SHORT PROBLEM
Copy every line of the material below word for word.

Scripts that build objects
** start **

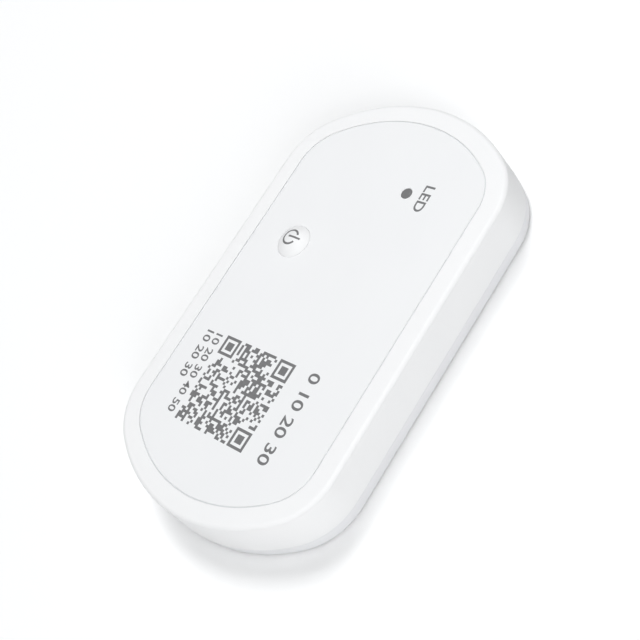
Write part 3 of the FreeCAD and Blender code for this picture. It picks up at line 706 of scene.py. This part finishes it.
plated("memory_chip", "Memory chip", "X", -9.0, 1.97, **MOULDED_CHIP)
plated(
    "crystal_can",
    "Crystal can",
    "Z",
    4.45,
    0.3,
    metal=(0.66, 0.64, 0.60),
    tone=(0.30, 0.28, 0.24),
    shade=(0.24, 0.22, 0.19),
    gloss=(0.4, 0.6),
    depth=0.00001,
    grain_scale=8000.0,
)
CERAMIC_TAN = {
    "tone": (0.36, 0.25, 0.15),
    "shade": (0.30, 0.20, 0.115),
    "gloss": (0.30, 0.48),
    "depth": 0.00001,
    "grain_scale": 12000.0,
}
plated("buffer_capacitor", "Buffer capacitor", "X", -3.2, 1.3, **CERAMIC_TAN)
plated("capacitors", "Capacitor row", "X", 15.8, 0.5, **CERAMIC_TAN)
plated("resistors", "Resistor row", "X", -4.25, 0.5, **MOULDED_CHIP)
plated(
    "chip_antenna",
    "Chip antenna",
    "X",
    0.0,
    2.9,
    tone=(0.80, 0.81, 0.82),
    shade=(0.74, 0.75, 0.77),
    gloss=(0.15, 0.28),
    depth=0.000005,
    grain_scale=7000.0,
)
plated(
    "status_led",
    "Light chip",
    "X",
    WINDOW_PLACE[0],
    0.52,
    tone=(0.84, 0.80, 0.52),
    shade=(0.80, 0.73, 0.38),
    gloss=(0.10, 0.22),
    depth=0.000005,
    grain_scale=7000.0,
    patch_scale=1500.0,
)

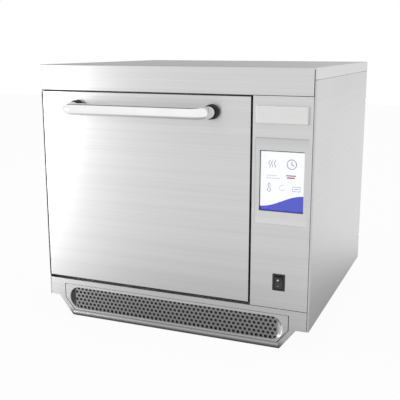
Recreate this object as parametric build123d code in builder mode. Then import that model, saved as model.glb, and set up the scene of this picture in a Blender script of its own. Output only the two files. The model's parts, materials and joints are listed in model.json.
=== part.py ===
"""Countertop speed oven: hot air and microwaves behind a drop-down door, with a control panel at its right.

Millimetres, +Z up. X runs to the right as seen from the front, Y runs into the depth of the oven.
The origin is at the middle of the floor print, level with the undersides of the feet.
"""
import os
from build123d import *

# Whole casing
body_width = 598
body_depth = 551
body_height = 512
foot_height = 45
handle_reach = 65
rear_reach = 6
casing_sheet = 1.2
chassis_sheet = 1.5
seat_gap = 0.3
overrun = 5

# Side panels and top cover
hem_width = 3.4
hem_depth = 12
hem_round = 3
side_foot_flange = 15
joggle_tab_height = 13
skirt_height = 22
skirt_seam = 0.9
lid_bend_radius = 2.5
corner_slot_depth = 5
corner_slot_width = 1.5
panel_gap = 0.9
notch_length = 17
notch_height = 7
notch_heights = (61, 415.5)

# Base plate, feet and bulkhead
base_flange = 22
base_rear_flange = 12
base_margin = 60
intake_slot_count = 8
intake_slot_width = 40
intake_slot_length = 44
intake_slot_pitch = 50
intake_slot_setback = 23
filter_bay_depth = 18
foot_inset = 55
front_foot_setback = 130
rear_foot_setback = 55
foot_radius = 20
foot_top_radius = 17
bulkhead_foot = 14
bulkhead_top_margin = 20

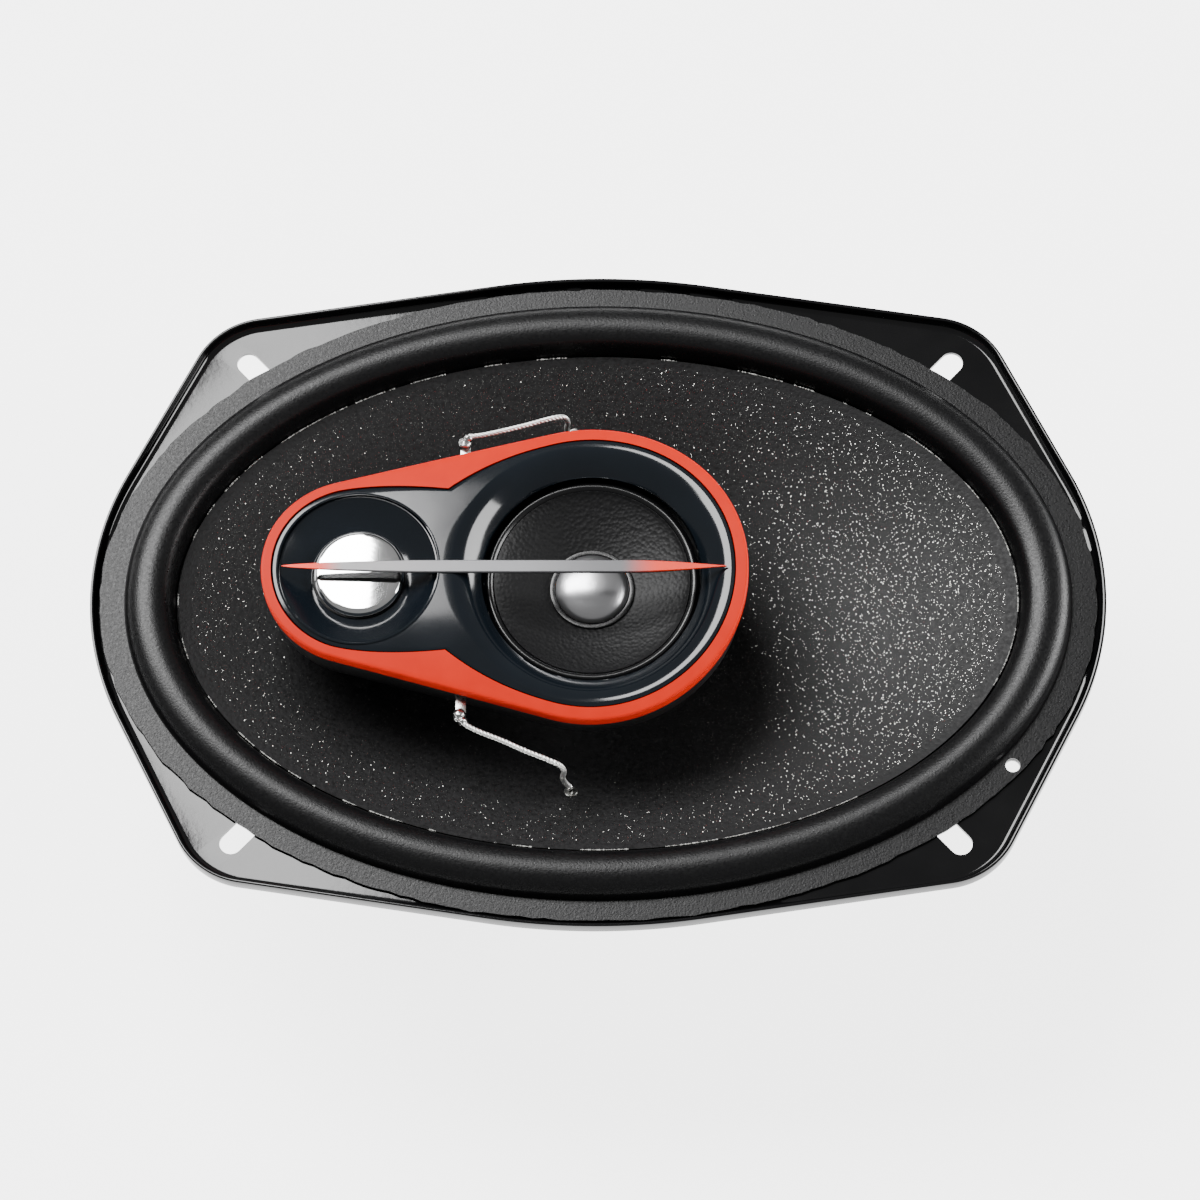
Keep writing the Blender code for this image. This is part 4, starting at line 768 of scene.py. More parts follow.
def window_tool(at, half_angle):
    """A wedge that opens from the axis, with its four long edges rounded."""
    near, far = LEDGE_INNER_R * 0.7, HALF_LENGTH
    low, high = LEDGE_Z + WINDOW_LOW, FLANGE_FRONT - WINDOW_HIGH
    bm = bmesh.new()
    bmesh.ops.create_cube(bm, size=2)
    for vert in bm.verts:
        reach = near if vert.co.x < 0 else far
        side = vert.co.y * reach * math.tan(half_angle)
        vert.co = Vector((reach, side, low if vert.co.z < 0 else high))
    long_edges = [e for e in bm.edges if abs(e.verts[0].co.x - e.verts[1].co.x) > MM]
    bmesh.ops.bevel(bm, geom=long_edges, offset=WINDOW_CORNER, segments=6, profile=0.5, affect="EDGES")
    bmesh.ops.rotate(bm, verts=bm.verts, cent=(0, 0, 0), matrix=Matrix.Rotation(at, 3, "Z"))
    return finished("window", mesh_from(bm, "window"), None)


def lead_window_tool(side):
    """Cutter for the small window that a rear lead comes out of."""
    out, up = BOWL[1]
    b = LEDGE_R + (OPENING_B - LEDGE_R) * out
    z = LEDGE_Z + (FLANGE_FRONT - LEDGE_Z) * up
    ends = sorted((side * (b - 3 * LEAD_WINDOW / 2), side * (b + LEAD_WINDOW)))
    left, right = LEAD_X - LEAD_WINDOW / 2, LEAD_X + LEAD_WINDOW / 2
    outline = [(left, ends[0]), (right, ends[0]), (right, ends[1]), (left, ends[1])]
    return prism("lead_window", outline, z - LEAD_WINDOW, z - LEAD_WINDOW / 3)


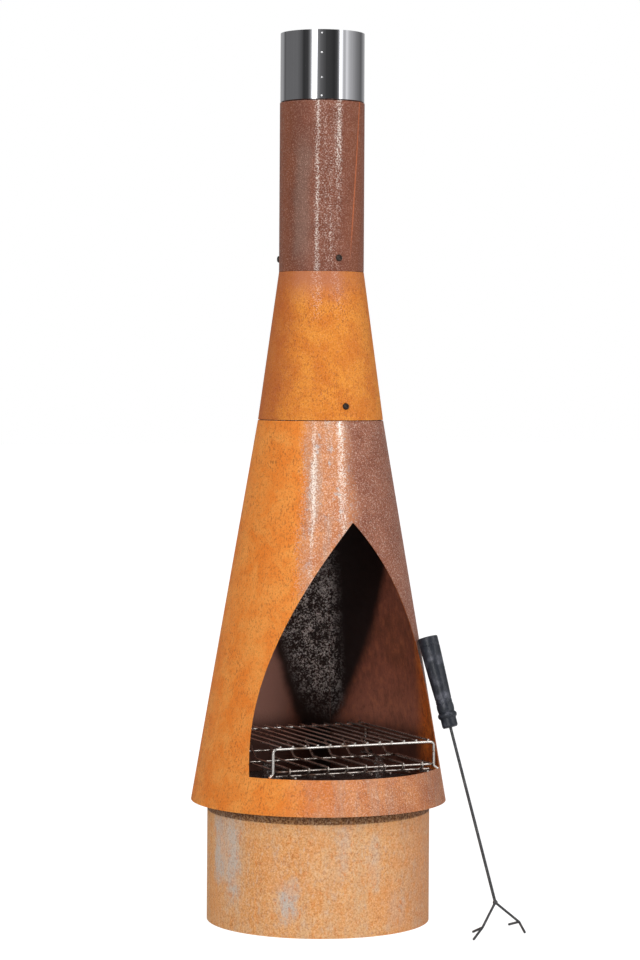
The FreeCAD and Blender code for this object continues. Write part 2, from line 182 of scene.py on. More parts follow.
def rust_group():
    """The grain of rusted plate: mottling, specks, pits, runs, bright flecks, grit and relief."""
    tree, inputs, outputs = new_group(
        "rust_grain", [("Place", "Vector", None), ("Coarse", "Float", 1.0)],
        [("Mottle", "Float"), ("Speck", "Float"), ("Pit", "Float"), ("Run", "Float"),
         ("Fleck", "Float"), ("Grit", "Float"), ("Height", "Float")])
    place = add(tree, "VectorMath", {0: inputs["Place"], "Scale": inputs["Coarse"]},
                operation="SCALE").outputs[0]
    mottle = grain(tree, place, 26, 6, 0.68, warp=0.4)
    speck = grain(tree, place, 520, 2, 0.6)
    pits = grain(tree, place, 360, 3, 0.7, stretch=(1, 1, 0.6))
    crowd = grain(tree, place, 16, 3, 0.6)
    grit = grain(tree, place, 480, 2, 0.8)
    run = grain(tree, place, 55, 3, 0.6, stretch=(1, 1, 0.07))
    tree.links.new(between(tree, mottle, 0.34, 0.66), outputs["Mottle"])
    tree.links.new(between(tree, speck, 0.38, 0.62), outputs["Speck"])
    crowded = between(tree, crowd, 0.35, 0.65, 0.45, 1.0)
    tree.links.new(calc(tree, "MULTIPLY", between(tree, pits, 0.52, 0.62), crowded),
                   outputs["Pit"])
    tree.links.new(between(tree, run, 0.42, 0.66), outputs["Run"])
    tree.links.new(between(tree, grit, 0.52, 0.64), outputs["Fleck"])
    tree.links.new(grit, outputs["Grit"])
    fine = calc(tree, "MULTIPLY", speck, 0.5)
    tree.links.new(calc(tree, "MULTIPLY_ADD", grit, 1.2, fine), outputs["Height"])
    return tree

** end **

REPLY
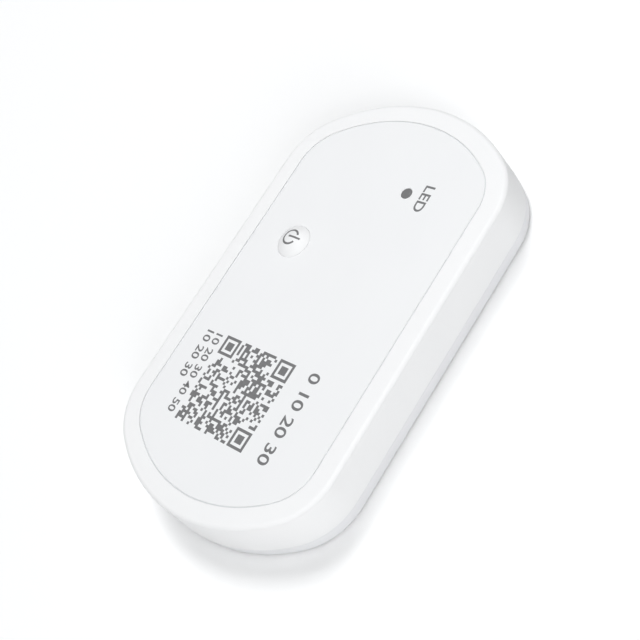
Write part 3 of the FreeCAD and Blender code for this picture. It picks up at line 706 of scene.py. This part finishes it.
plated("memory_chip", "Memory chip", "X", -9.0, 1.97, **MOULDED_CHIP)
plated(
    "crystal_can",
    "Crystal can",
    "Z",
    4.45,
    0.3,
    metal=(0.66, 0.64, 0.60),
    tone=(0.30, 0.28, 0.24),
    shade=(0.24, 0.22, 0.19),
    gloss=(0.4, 0.6),
    depth=0.00001,
    grain_scale=8000.0,
)
CERAMIC_TAN = {
    "tone": (0.36, 0.25, 0.15),
    "shade": (0.30, 0.20, 0.115),
    "gloss": (0.30, 0.48),
    "depth": 0.00001,
    "grain_scale": 12000.0,
}
plated("buffer_capacitor", "Buffer capacitor", "X", -3.2, 1.3, **CERAMIC_TAN)
plated("capacitors", "Capacitor row", "X", 15.8, 0.5, **CERAMIC_TAN)
plated("resistors", "Resistor row", "X", -4.25, 0.5, **MOULDED_CHIP)
plated(
    "chip_antenna",
    "Chip antenna",
    "X",
    0.0,
    2.9,
    tone=(0.80, 0.81, 0.82),
    shade=(0.74, 0.75, 0.77),
    gloss=(0.15, 0.28),
    depth=0.000005,
    grain_scale=7000.0,
)
plated(
    "status_led",
    "Light chip",
    "X",
    WINDOW_PLACE[0],
    0.52,
    tone=(0.84, 0.80, 0.52),
    shade=(0.80, 0.73, 0.38),
    gloss=(0.10, 0.22),
    depth=0.000005,
    grain_scale=7000.0,
    patch_scale=1500.0,
)

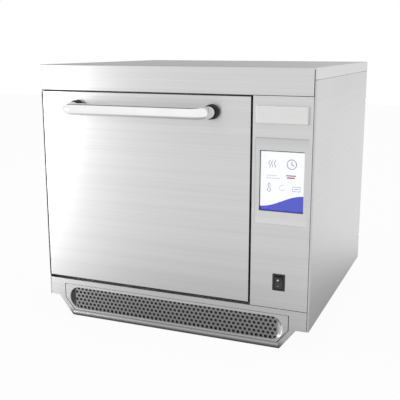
Recreate this object as parametric build123d code in builder mode. Then import that model, saved as model.glb, and set up the scene of this picture in a Blender script of its own. Output only the two files. The model's parts, materials and joints are listed in model.json.
=== part.py ===
"""Countertop speed oven: hot air and microwaves behind a drop-down door, with a control panel at its right.

Millimetres, +Z up. X runs to the right as seen from the front, Y runs into the depth of the oven.
The origin is at the middle of the floor print, level with the undersides of the feet.
"""
import os
from build123d import *

# Whole casing
body_width = 598
body_depth = 551
body_height = 512
foot_height = 45
handle_reach = 65
rear_reach = 6
casing_sheet = 1.2
chassis_sheet = 1.5
seat_gap = 0.3
overrun = 5

# Side panels and top cover
hem_width = 3.4
hem_depth = 12
hem_round = 3
side_foot_flange = 15
joggle_tab_height = 13
skirt_height = 22
skirt_seam = 0.9
lid_bend_radius = 2.5
corner_slot_depth = 5
corner_slot_width = 1.5
panel_gap = 0.9
notch_length = 17
notch_height = 7
notch_heights = (61, 415.5)

# Base plate, feet and bulkhead
base_flange = 22
base_rear_flange = 12
base_margin = 60
intake_slot_count = 8
intake_slot_width = 40
intake_slot_length = 44
intake_slot_pitch = 50
intake_slot_setback = 23
filter_bay_depth = 18
foot_inset = 55
front_foot_setback = 130
rear_foot_setback = 55
foot_radius = 20
foot_top_radius = 17
bulkhead_foot = 14
bulkhead_top_margin = 20

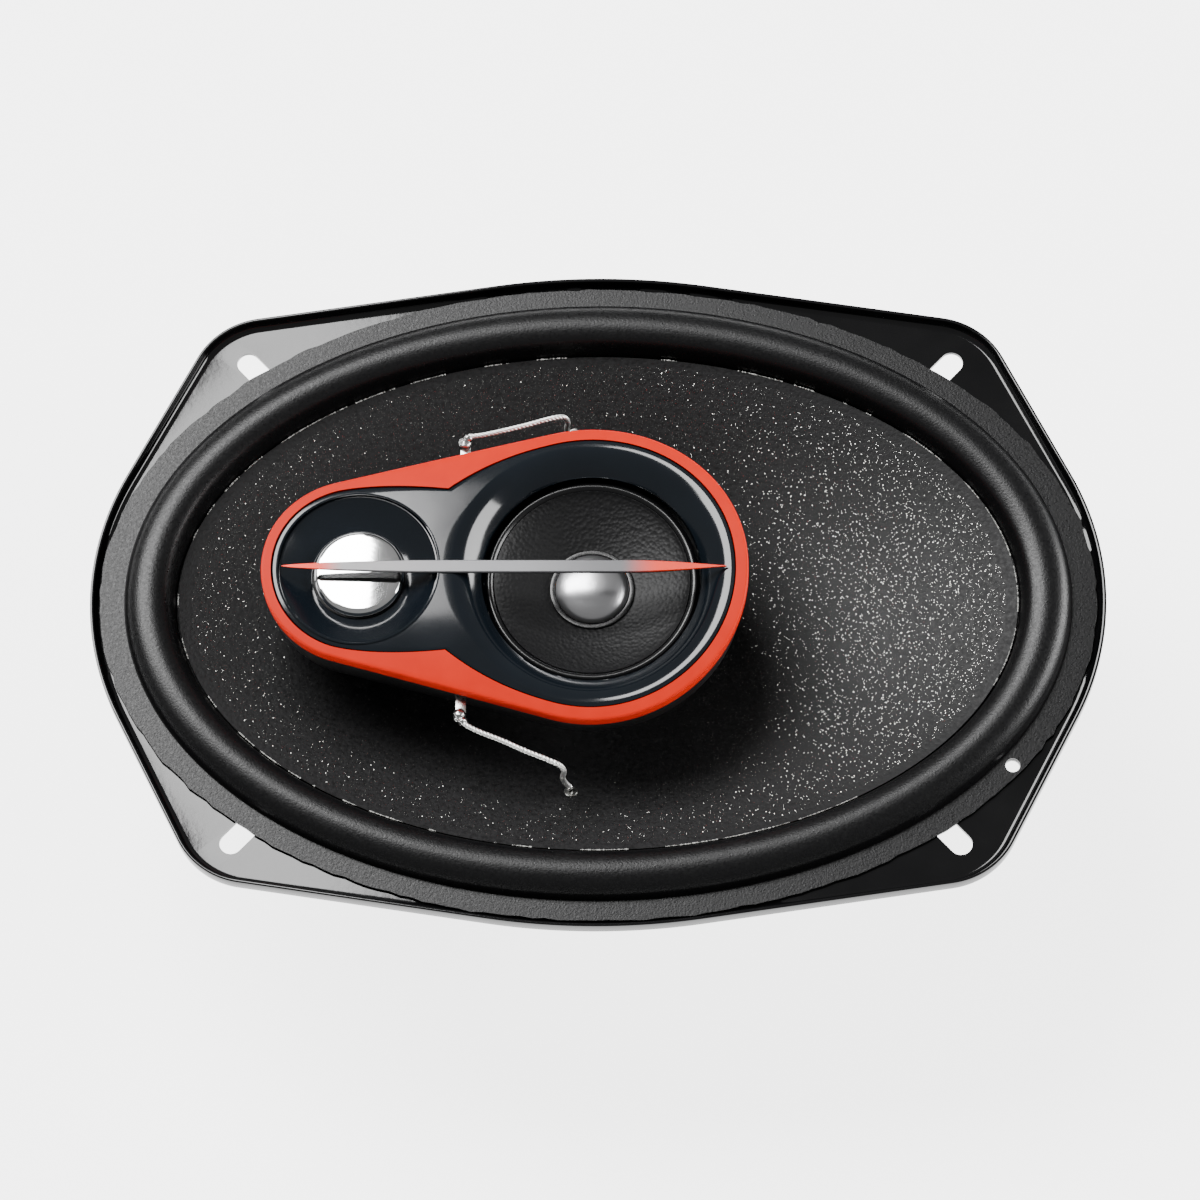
Keep writing the Blender code for this image. This is part 4, starting at line 768 of scene.py. More parts follow.
def window_tool(at, half_angle):
    """A wedge that opens from the axis, with its four long edges rounded."""
    near, far = LEDGE_INNER_R * 0.7, HALF_LENGTH
    low, high = LEDGE_Z + WINDOW_LOW, FLANGE_FRONT - WINDOW_HIGH
    bm = bmesh.new()
    bmesh.ops.create_cube(bm, size=2)
    for vert in bm.verts:
        reach = near if vert.co.x < 0 else far
        side = vert.co.y * reach * math.tan(half_angle)
        vert.co = Vector((reach, side, low if vert.co.z < 0 else high))
    long_edges = [e for e in bm.edges if abs(e.verts[0].co.x - e.verts[1].co.x) > MM]
    bmesh.ops.bevel(bm, geom=long_edges, offset=WINDOW_CORNER, segments=6, profile=0.5, affect="EDGES")
    bmesh.ops.rotate(bm, verts=bm.verts, cent=(0, 0, 0), matrix=Matrix.Rotation(at, 3, "Z"))
    return finished("window", mesh_from(bm, "window"), None)


def lead_window_tool(side):
    """Cutter for the small window that a rear lead comes out of."""
    out, up = BOWL[1]
    b = LEDGE_R + (OPENING_B - LEDGE_R) * out
    z = LEDGE_Z + (FLANGE_FRONT - LEDGE_Z) * up
    ends = sorted((side * (b - 3 * LEAD_WINDOW / 2), side * (b + LEAD_WINDOW)))
    left, right = LEAD_X - LEAD_WINDOW / 2, LEAD_X + LEAD_WINDOW / 2
    outline = [(left, ends[0]), (right, ends[0]), (right, ends[1]), (left, ends[1])]
    return prism("lead_window", outline, z - LEAD_WINDOW, z - LEAD_WINDOW / 3)


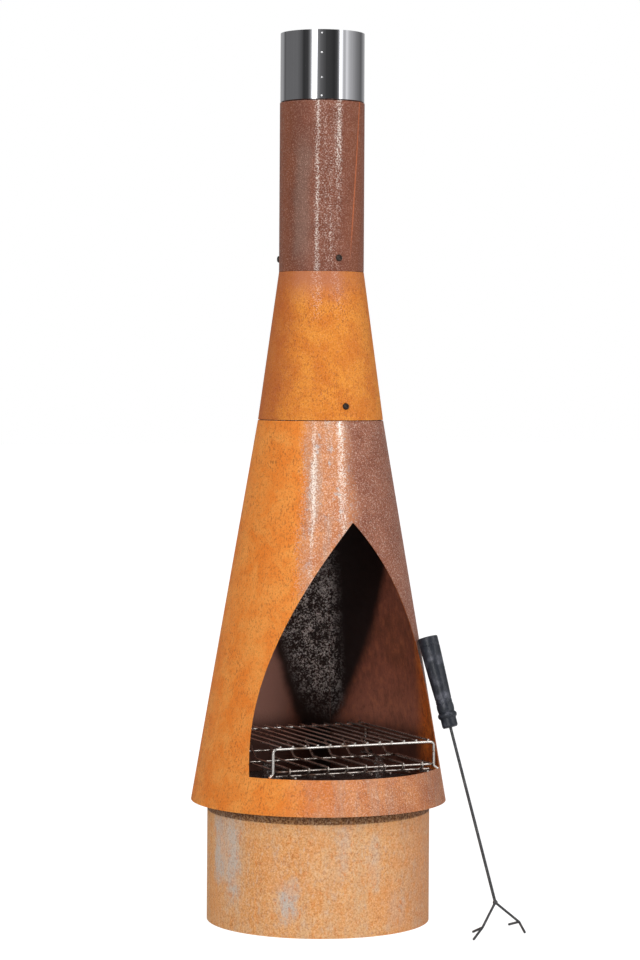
The FreeCAD and Blender code for this object continues. Write part 2, from line 182 of scene.py on. More parts follow.
def rust_group():
    """The grain of rusted plate: mottling, specks, pits, runs, bright flecks, grit and relief."""
    tree, inputs, outputs = new_group(
        "rust_grain", [("Place", "Vector", None), ("Coarse", "Float", 1.0)],
        [("Mottle", "Float"), ("Speck", "Float"), ("Pit", "Float"), ("Run", "Float"),
         ("Fleck", "Float"), ("Grit", "Float"), ("Height", "Float")])
    place = add(tree, "VectorMath", {0: inputs["Place"], "Scale": inputs["Coarse"]},
                operation="SCALE").outputs[0]
    mottle = grain(tree, place, 26, 6, 0.68, warp=0.4)
    speck = grain(tree, place, 520, 2, 0.6)
    pits = grain(tree, place, 360, 3, 0.7, stretch=(1, 1, 0.6))
    crowd = grain(tree, place, 16, 3, 0.6)
    grit = grain(tree, place, 480, 2, 0.8)
    run = grain(tree, place, 55, 3, 0.6, stretch=(1, 1, 0.07))
    tree.links.new(between(tree, mottle, 0.34, 0.66), outputs["Mottle"])
    tree.links.new(between(tree, speck, 0.38, 0.62), outputs["Speck"])
    crowded = between(tree, crowd, 0.35, 0.65, 0.45, 1.0)
    tree.links.new(calc(tree, "MULTIPLY", between(tree, pits, 0.52, 0.62), crowded),
                   outputs["Pit"])
    tree.links.new(between(tree, run, 0.42, 0.66), outputs["Run"])
    tree.links.new(between(tree, grit, 0.52, 0.64), outputs["Fleck"])
    tree.links.new(grit, outputs["Grit"])
    fine = calc(tree, "MULTIPLY", speck, 0.5)
    tree.links.new(calc(tree, "MULTIPLY_ADD", grit, 1.2, fine), outputs["Height"])
    return tree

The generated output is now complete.